Texas Tort Claims Act: Texas Dep’t of Pub. Safety v. Kendziora, No. 09-19-00432-CV, 2020 WL 6494210 (Tex. App.—Beaumont Nov. 5, 2020) (mem. op.).This is an interlocutory appeal from the denial of Texas Department of Public Safety’s plea to the jurisdiction in a case involving a car accident while a DPS trooper (Chapman) was responding to an emergency. The Beaumont Court of Appeals reversed the denial.

Chapman was responding to a call reporting one hundred people fighting at a sports complex. En route, he approached a red light with his lights and siren activated, activated his air horn, and slowed to a near stop while clearing the intersection. He looked both ways while crossing the intersection and cleared multiple lanes before being struck by Kendziora. Kendziora filed suit under the Texas Tort Claims Act (TTCA) for personal injuries sustained from that collision. DPS put forth the emergency exception defense under TTCA, which preserves immunity if the employee was in compliance with applicable law or was not acting recklessly. Chapman testified that he considered the nature of the emergency in deciding to respond immediately and urgently, while still ensuring vehicles at the intersection were stopped before proceeding. Kendziora testified that she did not hear any sirens or see any police lights prior to the collision.The court of appeals held that Kendziora failed to raise a fact issue as to whether Chapman acted recklessly when he entered the intersection. She did not present any evidence showing Chapman failed to slow as necessary before entering the intersection or that he acted recklessly. Kendziora argued that the dashcam video is evidence of the reckless actions, but the video was not tendered or admitted into evidence in the lower court and was not part of the appellate record.*

Vested Rights/Takings: Bauer v.

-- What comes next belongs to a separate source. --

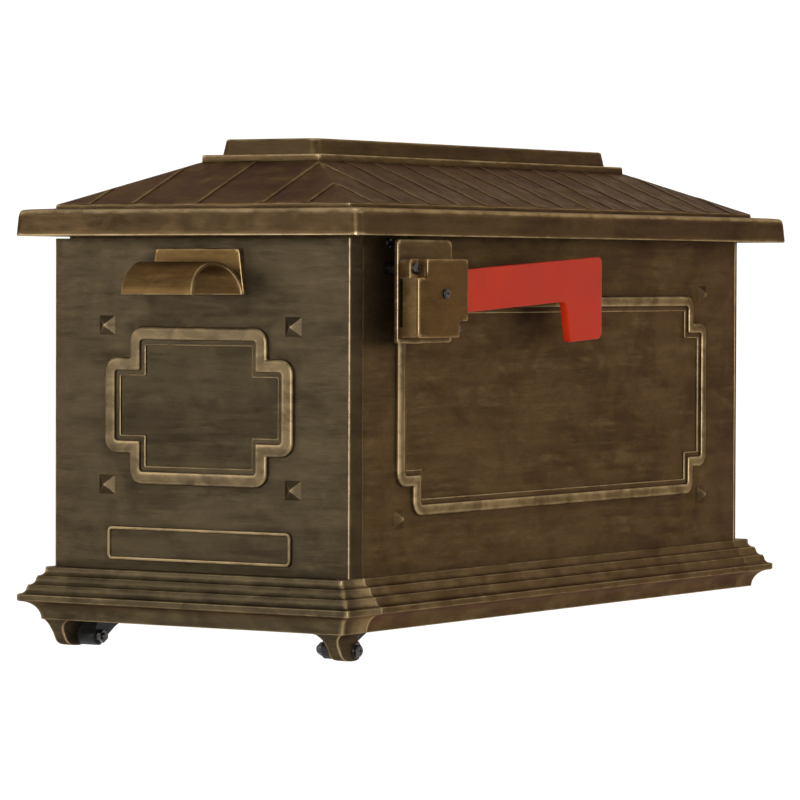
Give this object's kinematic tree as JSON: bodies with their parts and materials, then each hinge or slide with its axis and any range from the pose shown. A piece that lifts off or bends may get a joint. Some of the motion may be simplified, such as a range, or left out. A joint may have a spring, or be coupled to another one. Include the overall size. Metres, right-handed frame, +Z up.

City of Waco, No. 10-19-00020-CV, 2020 WL 7253430 (Tex. App.—Waco Dec. 9, 2020) (mem. op.). Developers sued the city arguing they had a vested right under Chapter 245, Local Government Code, to build a lake on a property. The developers also raised dedicatory exaction and takings claims and a declaratory judgment claim regarding an 8-inch water line on the property. The city filed a motion for summary judgment. The developers failed to challenge the summary judgment on all the grounds asserted by the city as to the vested rights and exaction claims. The city’s summary judgment evidence established that the prior owner of the property requested the installation of the water line complained about by the developers. As for their declaratory judgment claims, the developers did not challenge the validity of a statute or ordinance. The trial court’s summary judgment is affirmed.